William Eichler 04 August 2022

Social care waiting lists set to ‘double’ by November, ADASS warns

Social care waiting lists set to ‘double’ by November, ADASS warns image
Image: SeventyFour / Shutterstock.com

A shocking 600 people a day are joining growing waiting lists to be assessed for care and support in England, warn directors of adult social services.

A new survey by the Association of Directors of Adult Social Services (ADASS) suggests that almost 300,000 people are now waiting for an assessment of their needs by social workers, an increase of 90,000 (44%) in five months.

The poll of ADASS members from local authorities across England also revealed that the number waiting for an assessment will hit 400,000 by November – double the total 12 months previously.

Commenting on the figures, ADASS President Sarah McClinton said: ‘These new findings confirm our worst fears for adult social care.

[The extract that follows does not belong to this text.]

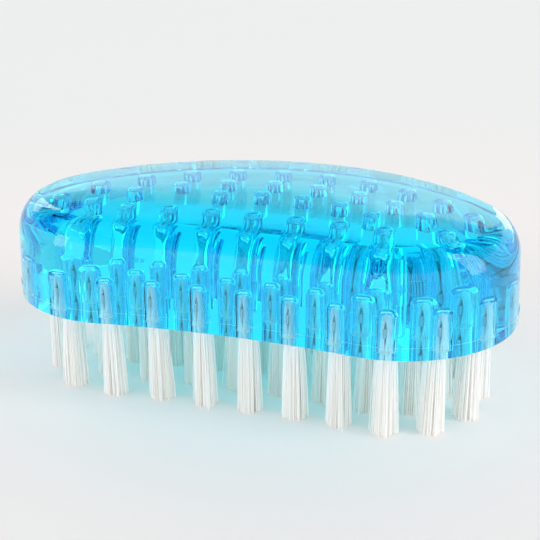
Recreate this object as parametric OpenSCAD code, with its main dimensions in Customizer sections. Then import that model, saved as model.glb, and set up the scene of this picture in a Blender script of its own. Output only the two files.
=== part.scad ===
// Nail brush: a clear bean-shaped block with tufts of nylon bristle set in blind
// holes in its flat underside. Each tuft is folded over a flat metal anchor that
// holds it in its hole. X is the long axis, the hollow front edge faces -Y, and
// the bristle tips are trimmed flat on Z = 0.

/* [Block outline] */
// Length over both round ends
block_l = 92; // [84:1:104]
// Width from the round ends' front to the middle of the back edge
block_w = 54; // [51:1:60]
// Radius of the two round ends
lobe_r = 21; // [19:0.5:23]
// Depth of the hollow in the front edge
waist_dip = 1.6; // [0.8:0.1:4]

/* [Block section] */
// Height of the block, from underside to the top of its crown
block_h = 18.4; // [15:0.1:24]
// Height of the lip below the mould's parting line
lip_h = 2.2; // [1:0.1:3.5]
// Step of the wall at the parting line
parting_step = 0.12; // [0.05:0.01:0.25]
// Lean of the wall from the parting line to its shoulder
wall_lean = 0.4; // [0.1:0.05:1]
// Height of the rounded top edge
edge_rise = 5.4; // [3:0.1:8]
// Width of the rounded top edge, seen from above
edge_run = 4.2; // [2:0.1:6]
// Rise of the crown from the rounded edge to its flat middle
crown_h = 1.4; // [0.5:0.1:3]

/* [Tuft holes] */
// Diameter of a tuft hole
hole_d = 3.5; // [2.8:0.1:4]
// Depth of a tuft hole
hole_depth = 6.8; // [5:0.1:9]
// Distance from the block's edge to the outer ring of holes
hole_margin = 6.3; // [5:0.1:7.5]
// Holes in the outer ring
outer_n = 23; // [18:1:25]
// Holes in the middle ring
middle_n = 18; // [12:1:19]
// Holes in the inner row next to the front edge
inner_front_n = 7; // [5:1:8]
// Holes in the inner row next to the back edge
inner_back_n = 5; // [3:1:5]

/* [Bristles] */
// Length of bristle below the block
bristle_l = 16.2; // [10:0.1:20]
// Width of one side of a three-sided strand
strand_w = 0.95; // [0.5:0.05:1]
// Width of a tuft at its trimmed tips
tip_d = 4.5; // [3.6:0.1:4.9]
// Strands of a tuft round its middle one
strand_n = 6; // [4:1:6]

/* [Anchors] */
// Thickness of an anchor plate
anchor_t = 0.5; // [0.3:0.05:0.7]
// Height of an anchor plate
anchor_h = 1.6; // [1:0.1:2.2]
// Distance from a hole's blind end to the anchor plate
anchor_depth = 2.9; // [1:0.1:3.4]
// Gap round a tuft root and its anchor
root_clear = 0.1; // [0.05:0.01:0.2]

/* [Hidden] */

// The outline is four tangent arcs: two lobes, the back and the hollow waist
lobe_x = block_l / 2 - lobe_r;
lobe_y = lobe_r - block_w / 2;
bulge = block_w - 2 * lobe_r;
back_reach = (lobe_x * lobe_x + bulge * bulge) / (2 * bulge);
back_r = back_reach + lobe_r;
back_y = lobe_y - back_reach + bulge;
back_a = atan2(back_reach - bulge, lobe_x);
waist_reach = (lobe_x * lobe_x + waist_dip * waist_dip) / (2 * waist_dip);
waist_r = waist_reach - lobe_r;
waist_y = lobe_y - waist_reach + waist_dip;
waist_a = asin(lobe_x / waist_reach);

// Segments of each arc and of each part of the section
lobe_seg = 22;
back_seg = 18;
waist_seg = 8;
edge_seg = 5;
crown_seg = 3;
// Segments of a round hole, and the sides of the bundle packed in it
round_fn = 48;
root_sides = 12;

// How far the crown reaches in, as a share of the lobe radius
crown_reach_share = 0.86;
// Spacing of the rows, as a share of the way between the outermost two
row_share = 0.178;
// Where each pattern starts or how far it is shifted, as a share of its own pitch
outer_start_share = 0.43;
middle_start_share = 0.76;
front_shift_share = -0.15;
back_shift_share = 0.56;
// How much closer the holes of a ring sit at the waist's right end than at the far
// side, as a share of the ring's length
ring_ease_share = 0.011;
// Length of the inner front row, as a share of the way between the lobe centres
inner_reach_share = 0.965;
// How far a strand is sunk into its tuft's root, as a share of the hole's depth
strand_root_share = 0.18;
// Overrun that keeps cuts clear of the faces they cut
cut = 0.5;

mid_w = block_w - waist_dip;
row_pitch = row_share * (mid_w - 2 * hole_margin);
middle_inset = hole_margin + row_pitch;
inner_inset = hole_margin + 2 * row_pitch;
inner_pitch = inner_reach_share * 2 * lobe_x / (inner_front_n - 1);
shoulder_h = block_h - crown_h - edge_rise;
shoulder_inset = parting_step + wall_lean;
root_d = hole_d - 2 * root_clear;
root_l = hole_depth - root_clear;
anchor_z = bristle_l + hole_depth - anchor_depth - anchor_h;

function arc_length(r, sweep) = r * sweep * PI / 180;

function arc_point(cx, cy, r, a) = [cx + r * cos(a), cy + r * sin(a)];

function arc_points(cx, cy, r, a0, a1, n) =
    [for (i = [0:n - 1]) arc_point(cx, cy, r, a0 + (a1 - a0) * i / n)];

// The outline moved in by inset, anticlockwise from the waist's right end
function outline(inset) = concat(
    arc_points(lobe_x, lobe_y, lobe_r - inset, -90 - waist_a, back_a, lobe_seg),
    arc_points(0, back_y, back_r - inset, back_a, 180 - back_a, back_seg),
    arc_points(-lobe_x, lobe_y, lobe_r - inset, 180 - back_a, 270 + waist_a, lobe_seg),
    arc_points(0, waist_y, waist_r + inset, 90 + waist_a, 90 - waist_a, waist_seg)
);

lobe_sweep = 90 + waist_a + back_a;
back_sweep = 180 - 2 * back_a;

function ring_length(inset) =
    2 * arc_length(lobe_r - inset, lobe_sweep) + arc_length(back_r - inset, back_sweep)
    + arc_length(waist_r + inset, 2 * waist_a);

// The point at distance s along the outline moved in by inset
function ring_point(inset, s) =
    let (
        lobe_len = arc_length(lobe_r - inset, lobe_sweep),
        back_len = arc_length(back_r - inset, back_sweep),
        waist_len = arc_length(waist_r + inset, 2 * waist_a),
        after_right = s - lobe_len,
        after_back = after_right - back_len,
        after_left = after_back - lobe_len
    )
    after_right < 0
        ? arc_point(lobe_x, lobe_y, lobe_r - inset, -90 - waist_a + lobe_sweep * s / lobe_len)
    : after_back < 0
        ? arc_point(0, back_y, back_r - inset, back_a + back_sweep * after_right / back_len)
    : after_left < 0
        ? arc_point(-lobe_x, lobe_y, lobe_r - inset,
            180 - back_a + lobe_sweep * after_back / lobe_len)
    : arc_point(0, waist_y, waist_r + inset,
        90 + waist_a - 2 * waist_a * after_left / waist_len);

function ring_places(inset, n, start_share) =
    [for (i = [0:n - 1])
        let (
            share = (i + start_share) / n,
            eased = share - ring_ease_share * sin(360 * share)
        )
        ring_point(inset, eased * ring_length(inset))];

// Places along an arc about its own top, from left to right
function row_places(cy, r, n, pitch, shift_share) =
    [for (i = [0:n - 1])
        let (along = (i - (n - 1) / 2 + shift_share) * pitch)
        arc_point(0, cy, r, 90 - along * 180 / PI / r)];

outer_places = ring_places(hole_margin, outer_n, outer_start_share);
middle_places = ring_places(middle_inset, middle_n, middle_start_share);
inner_front_places =
    row_places(waist_y, waist_r + inner_inset, inner_front_n, inner_pitch, front_shift_share);
inner_back_places =
    row_places(back_y, back_r - inner_inset, inner_back_n, inner_pitch, back_shift_share);
inner_places = concat(inner_front_places, inner_back_places);
all_places = concat(outer_places, middle_places, inner_places);

// The wall's section as [inset, height] pairs, from the underside to the flat middle
crown_end = crown_reach_share * lobe_r;
crown_run = crown_end - shoulder_inset;

function crown_rise(inset) =
    crown_h * (1 - pow(1 - (inset - shoulder_inset) / crown_run, 2));

section = concat(
    [[0, 0], [0, lip_h], [parting_step, lip_h], [shoulder_inset, shoulder_h]],
    [for (i = [1:edge_seg])
        let (
            a = 90 * i / edge_seg,
            inset = shoulder_inset + edge_run * (1 - cos(a))
        )
        [inset, shoulder_h + edge_rise * sin(a) + crown_rise(inset)]],
    [for (i = [1:crown_seg])
        let (inset = shoulder_inset + edge_run + (crown_run - edge_run) * i / crown_seg)
        [inset, shoulder_h + edge_rise + crown_rise(inset)]]
);

// A closed skin through rings of points that lie above one another
module skin(rings) {
    n = len(rings[0]);
    last = len(rings) - 1;
    sides = [for (k = [0:last - 1], i = [0:n - 1])
        let (
            j = (i + 1) % n,
            a = k * n + i,
            b = k * n + j
        )
        each [[a, b + n, b], [a, a + n, b + n]]];
    bottom = [for (i = [0:n - 1]) i];
    top = [for (i = [n - 1:-1:0]) last * n + i];
    polyhedron([for (ring = rings) each ring], concat([bottom, top], sides), convexity = 6);
}

module solid_block() {
    skin([for (pair = section)
        [for (p = outline(pair[0])) [p.x, p.y, bristle_l + pair[1]]]]);
}

module handle() {
    color("deepskyblue", 0.6)
        difference() {
            solid_block();
            for (p = all_places)
                translate([p.x, p.y, bristle_l - cut])
                    cylinder(d = hole_d, h = hole_depth + cut, $fn = round_fn);
        }
}

// One three-sided strand from inside the root down to the trimmed tips, which a
// flat cut leaves on Z = 0; its inner corner points at the middle of the tuft
module strand(root_out, tip_out, turn) {
    corner_out = strand_w / (2 * cos(30));
    root_z = bristle_l + strand_root_share * hole_depth;
    skin([for (end = [[tip_out, 0], [root_out, root_z]])
        [for (a = [-60, 60, 180])
            let (
                radial = end[0] + corner_out * cos(a),
                across = corner_out * sin(a)
            )
            [
                radial * cos(turn) - across * sin(turn),
                radial * sin(turn) + across * cos(turn),
                end[1]
            ]]]);
}

// A bundle of strands fused to its folded root, which wraps round the anchor plate
module tuft(p) {
    root_out = (root_d - strand_w) / 2;
    tip_out = (tip_d - strand_w) / 2;
    color("white")
        translate([p.x, p.y, 0]) {
            difference() {
                translate([0, 0, bristle_l])
                    cylinder(d = root_d, h = root_l, $fn = root_sides);
                translate([-anchor_t / 2, -hole_d / 2, anchor_z])
                    cube([anchor_t, hole_d, anchor_h]);
            }
            strand(0, 0, 0);
            for (i = [1:strand_n])
                strand(root_out, tip_out, 360 * i / strand_n);
        }
}

// Flat plates, edge on to the front, across the roots of the tufts at these places
module anchors(places) {
    color("slategray")
        for (p = places)
            translate([p.x - anchor_t / 2, p.y - root_d / 2, anchor_z])
                cube([anchor_t, root_d, anchor_h]);
}

handle();
for (i = [1:outer_n])
    tuft(outer_places[i - 1]);
for (i = [1:middle_n])
    tuft(middle_places[i - 1]);
for (i = [1:inner_front_n])
    tuft(inner_front_places[i - 1]);
for (i = [1:inner_back_n])
    tuft(inner_back_places[i - 1]);
anchors(outer_places);  // anchors_outer
anchors(middle_places);  // anchors_middle
anchors(inner_places);  // anchors_inner
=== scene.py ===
# Nail brush: a clear blue block, drilled from below, whose blind holes hold tufts of
# white nylon, each folded over a flat steel anchor. It stands on its bristle tips.
import math
import random

import bmesh
import bpy
from mathutils import Matrix, Vector


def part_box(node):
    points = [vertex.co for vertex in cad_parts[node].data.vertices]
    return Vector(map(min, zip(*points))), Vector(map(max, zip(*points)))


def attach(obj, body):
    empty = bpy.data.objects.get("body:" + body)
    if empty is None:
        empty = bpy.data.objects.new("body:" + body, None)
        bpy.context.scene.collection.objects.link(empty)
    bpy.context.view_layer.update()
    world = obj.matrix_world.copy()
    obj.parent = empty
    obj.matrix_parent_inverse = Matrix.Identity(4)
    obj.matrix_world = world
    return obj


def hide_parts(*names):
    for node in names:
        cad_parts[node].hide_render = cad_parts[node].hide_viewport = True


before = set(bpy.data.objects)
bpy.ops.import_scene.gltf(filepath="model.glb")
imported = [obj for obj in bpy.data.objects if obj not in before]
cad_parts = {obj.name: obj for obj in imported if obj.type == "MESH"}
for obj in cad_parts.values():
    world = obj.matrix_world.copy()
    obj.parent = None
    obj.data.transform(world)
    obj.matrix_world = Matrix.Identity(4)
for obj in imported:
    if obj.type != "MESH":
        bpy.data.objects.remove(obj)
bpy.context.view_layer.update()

MM = 0.001

# Sizes of the block, its holes and its anchors, the same as the model's own
BLOCK_L = 92 * MM
BLOCK_W = 54 * MM
LOBE_R = 21 * MM
WAIST_DIP = 1.6 * MM
LIP_H = 2.2 * MM
PARTING_STEP = 0.12 * MM
WALL_LEAN = 0.4 * MM
EDGE_RISE = 5.4 * MM
EDGE_RUN = 4.2 * MM
CROWN_H = 1.4 * MM
CROWN_REACH_SHARE = 0.86
HOLE_D = 3.5 * MM
HOLE_DEPTH = 6.8 * MM
ANCHOR_T = 0.5 * MM
ANCHOR_CLEAR = 0.1 * MM

# Small roundings that a mould or a press leaves and the model has no need of
RIM_R = 0.15 * MM
BORE_RIM_R = 0.05 * MM
BLIND_R = 1.2 * MM
ANCHOR_EDGE_R = 0.12 * MM

# The lobes of a blind end: from what share of the depth, how far out as a share of the
# radius, and the count and first turn of each set
BLIND_FROM_SHARE = 0.78
BLIND_LOBE_SHARE = 0.018
BLIND_LOBES = ((5, 0.0), (9, 1.0))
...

The picture is deteriorating rapidly and people in need of care and support to enable them to live full and independent lives are being left in uncertainty, dependency and pain.’

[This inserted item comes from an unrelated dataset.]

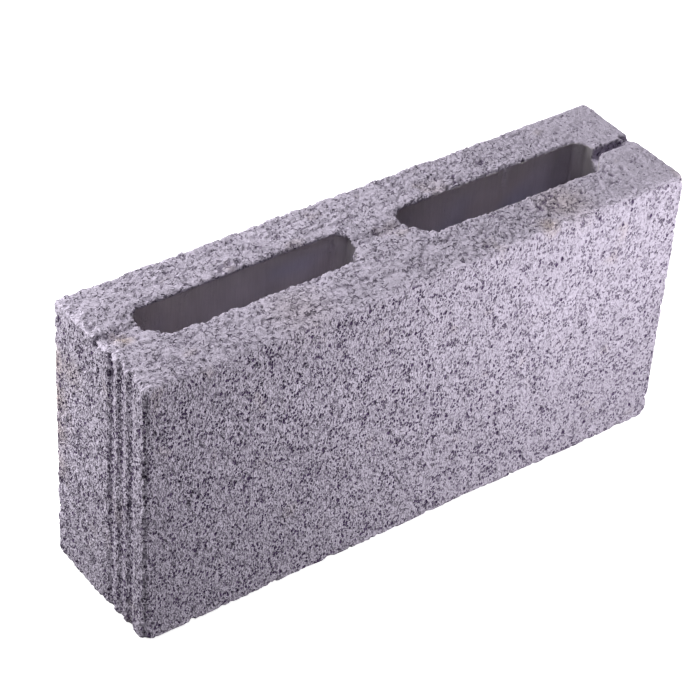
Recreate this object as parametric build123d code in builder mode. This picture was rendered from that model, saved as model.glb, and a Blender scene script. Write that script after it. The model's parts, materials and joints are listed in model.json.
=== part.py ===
"""Concrete partition block with two core slots, moulded as one piece.

The block stands on its lower bed face, the way it left the mould. X runs along its length, Y through
its thickness and Z up. The origin is the middle of the lower bed face. All sizes are in millimetres.
"""

import os

from build123d import *

# Body
block_length = 390.0
block_thickness = 95.0
block_height = 190.0
upright_edge_radius = 2.5
top_edge_radius = 2.0
bottom_edge_radius = 2.0

# Walls at the top face, where the mould's cores are thickest
end_wall_thickness = 28.5
web_thickness = 35.0

# The cores and their bar did not stand quite in the middle of the mould
core_shift_left = 1.0
core_shift_back = 1.7

# Core slots, which fill the length that the walls leave. Each end has a long cut corner on its front
# side and a short one on its back side.
slot_width = 31.0
slot_front_cut_length = 12.0
slot_front_cut_width = 13.0
slot_back_cut = 6.0
slot_corner_radius = 3.0
slot_rim_radius = 2.0
slot_draft_angle = 0.6

# Marks of the bar that carried the cores, over their middle line
bar_mark_width = 12.0
bar_mark_floor_width = 7.0
bar_mark_depth = 3.0

# The same bar's mark in the right end wall, where no mix fell back over it
bar_slot_width = 7.0
bar_slot_end_radius = 3.0
bar_slot_depth = 9.0
bar_slot_sill = 7.0
end_notch_width = 10.5
end_notch_depth = 4.5
end_notch_wall_slope = 1.0

# Upright grooves in the left end face, counted from the front face
groove_count = 3
groove_mouth = 6.5
groove_floor = 3.5
groove_depth = 2.0
groove_pitch = 10.1
first_groove_from_front = 15.3

# Lower front corners, chipped by handling
chipped_corner_reach = 6.0

# Sockets that fallen stones left, as middle of the stone along, across and up, and its radius: at the
# left slot's end beside the web, and where the bar mark meets the left end
lost_stones = [
    (-20.0, -3.0, 191.0, 4.5),
    (-198.0, 3.0, 186.0, 5.5),
]

# How far a cut starts outside the face that it opens
overcut = 5.0

end_x = block_length / 2
front_y = -block_thickness / 2
slot_length = end_x - end_wall_thickness - web_thickness / 2
slot_spacing = slot_length + web_thickness
left_slot_x = -core_shift_left - slot_spacing / 2
right_slot_x = -core_shift_left + slot_spacing / 2

# A bar mark stops inside a slot, past the slot's narrow end
left_mark_stop = right_slot_x - slot_length / 2 + slot_front_cut_length
right_mark_start = right_slot_x + slot_length / 2 - slot_front_cut_length


with BuildPart() as block:
    # The pressed body, with the worn edges of a rough mix
    with BuildSketch():
        RectangleRounded(block_length, block_thickness, upright_edge_radius)
    extrude(amount=block_height)
    fillet(block.edges().group_by(Axis.Z)[-1], radius=top_edge_radius)
    fillet(block.edges().group_by(Axis.Z)[0], radius=bottom_edge_radius)

    # Two slots right through, each a little narrower at the bottom
    with BuildSketch(Plane.XY.offset(block_height)):
        with Locations((left_slot_x, core_shift_back), (right_slot_x, core_shift_back)):
            Polygon(
                (-slot_length / 2, -slot_width / 2 + slot_front_cut_width),
                (-slot_length / 2 + slot_front_cut_length, -slot_width / 2),
                (slot_length / 2 - slot_front_cut_length, -slot_width / 2),
                (slot_length / 2, -slot_width / 2 + slot_front_cut_width),
                (slot_length / 2, slot_width / 2 - slot_back_cut),
                (slot_length / 2 - slot_back_cut, slot_width / 2),
                (-slot_length / 2 + slot_back_cut, slot_width / 2),
                (-slot_length / 2, slot_width / 2 - slot_back_cut),
                align=None,
            )
        fillet(vertices(), radius=slot_corner_radius)
    extrude(amount=-block_height - overcut, taper=slot_draft_angle, mode=Mode.SUBTRACT)
    top_face = block.faces().filter_by(Axis.Z).sort_by(Axis.Z)[-1]
    fillet(top_face.inner_wires().edges(), radius=slot_rim_radius)

    # Shallow bar mark across the left end wall and the web, up to the right slot
    with BuildSketch(Plane.YZ.offset(-end_x - overcut)):
        with Locations((core_shift_back, block_height)):
            Polygon(
                (-bar_mark_width / 2, overcut),
                (-bar_mark_width / 2, 0),
                (-bar_mark_floor_width / 2, -bar_mark_depth),
                (bar_mark_floor_width / 2, -bar_mark_depth),
                (bar_mark_width / 2, 0),
                (bar_mark_width / 2, overcut),
                align=None,
            )
    extrude(amount=overcut + end_x + left_mark_stop, mode=Mode.SUBTRACT)

    # Deep bar slot in the right end wall, up to a sill, and the notch over the sill, which is steep at
    # its back and rises gently to the front
    with BuildSketch(Plane.XY.offset(block_height - bar_slot_depth)):
        with Locations((right_mark_start, core_shift_back)):
            Rectangle(
                end_x - bar_slot_sill - right_mark_start,
                bar_slot_width,
                align=(Align.MIN, Align.CENTER),
            )
        fillet(vertices().group_by(Axis.X)[-1], radius=bar_slot_end_radius)
    extrude(amount=bar_slot_depth + overcut, mode=Mode.SUBTRACT)
    with BuildSketch(Plane.YZ.offset(end_x + overcut)):
        with Locations((core_shift_back, block_height)):
            Polygon(
                (end_notch_width / 2, overcut),
                (-end_notch_width / 2, overcut),
                (-end_notch_width / 2, 0),
                (end_notch_width / 2 - end_notch_wall_slope, -end_notch_depth),
                (end_notch_width / 2, 0),
                align=None,
            )
    extrude(amount=-bar_slot_sill - overcut, mode=Mode.SUBTRACT)

    # Shallow upright grooves over the full height of the left end face
    first_groove_y = front_y + first_groove_from_front
    with BuildSketch():
        with Locations(*[(-end_x, first_groove_y + n * groove_pitch) for n in range(groove_count)]):
            Polygon(
                (-overcut, -groove_mouth / 2),
                (0, -groove_mouth / 2),
                (groove_depth, -groove_floor / 2),
                (groove_depth, groove_floor / 2),
                (0, groove_mouth / 2),
                (-overcut, groove_mouth / 2),
                align=None,
            )
    extrude(amount=block_height, mode=Mode.SUBTRACT)

    # Damage
    for side in (-1, 1):
        cut = Plane((side * end_x, front_y + chipped_corner_reach, 0), z_dir=(side, -1, -1))
        split(bisect_by=cut, keep=Keep.BOTTOM)
    for x, y, z, radius in lost_stones:
        with Locations(Location((x, y, z), (90, 0, 0))):
            Sphere(radius, mode=Mode.SUBTRACT)

block.part.label = "block"
os.makedirs("parts", exist_ok=True)
export_step(block.part, "parts/block.step")
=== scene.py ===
import itertools
import json
import math
from types import SimpleNamespace

import bpy
import numpy as np
from mathutils import Matrix, Vector


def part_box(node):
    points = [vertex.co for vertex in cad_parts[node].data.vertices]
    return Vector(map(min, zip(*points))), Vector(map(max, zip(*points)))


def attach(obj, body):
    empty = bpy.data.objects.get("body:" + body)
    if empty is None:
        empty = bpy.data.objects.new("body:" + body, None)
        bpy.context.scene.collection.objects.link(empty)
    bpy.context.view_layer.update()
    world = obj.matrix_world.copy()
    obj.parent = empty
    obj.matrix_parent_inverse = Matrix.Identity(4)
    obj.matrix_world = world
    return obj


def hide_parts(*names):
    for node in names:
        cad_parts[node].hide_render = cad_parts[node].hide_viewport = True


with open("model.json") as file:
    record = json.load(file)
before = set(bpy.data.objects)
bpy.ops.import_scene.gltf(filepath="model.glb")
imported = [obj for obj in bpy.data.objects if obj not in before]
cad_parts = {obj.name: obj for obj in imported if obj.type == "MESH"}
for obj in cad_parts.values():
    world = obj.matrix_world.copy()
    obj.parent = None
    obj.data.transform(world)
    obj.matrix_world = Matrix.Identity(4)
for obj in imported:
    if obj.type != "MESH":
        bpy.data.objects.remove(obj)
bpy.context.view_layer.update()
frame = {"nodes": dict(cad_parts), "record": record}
block_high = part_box("block")[1]

# A millimetre, in the frame's metres
MM = 0.001
PIECE_NAME = "block_concrete"

# Camera, fitted to the block's corners in the 700 by 700 photograph, with its distances in metres
VIEW_AZIMUTH = math.radians(-38.8333)
VIEW_ELEVATION = math.radians(38.3741)
VIEW_ROLL = math.radians(4.2332)
VIEW_DISTANCE = 1.565683
VIEW_SHIFT_RIGHT = -0.0089648
VIEW_SHIFT_UP = 0.0810748
LENS_MM = 127.41
SENSOR_MM = 36.0
CLIP_START = 0.01
CLIP_END = 50.0

# The floor lies this far below the block, so that their faces don't share a plane
FLOOR_GAP = 0.0001
FLOOR_REACH = 4.0

# Floor and surroundings: what lights the block, and what the camera sees instead
FLOOR_LIT = (0.08, 0.07, 0.09, 1)
FLOOR_SEEN = (0.9, 0.9, 0.9, 1)
FLOOR_GLOW = 0.75
FILL = (1.0, 0.86, 1.10, 1)
FILL_STRENGTH = 0.06
WHITE = (1, 1, 1, 1)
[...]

Extrapolated from responses from 83 councils, the survey results also found that on the count date of 30 April, a total 294,449 people were awaiting the first assessment of their care and support needs, of whom 73,792 had been waiting more than six months.

A further 37,447 people who had been assessed as needing a service were waiting for it to begin or for their first direct payment to arrange it for themselves. And 210,106 people receiving a service or payment were overdue for a review under the terms of the Care Act.

In all, 542,002 people were awaiting assessment, review or the start of a service or direct payment – an increase of 37% on an equivalent count in November last year.

Cathie Williams, ADASS chief executive, said: ‘Contrary to claims, social care is not being fixed and we need decisive action and funding now to get us through the months ahead and to start to build the foundations of the reformed system that we all want to see.’

ADASS’ poll results support the recent findings of the the Levelling Up, Housing and Communities Committee, which argues that the Government is not even close to ‘rescuing’ social care.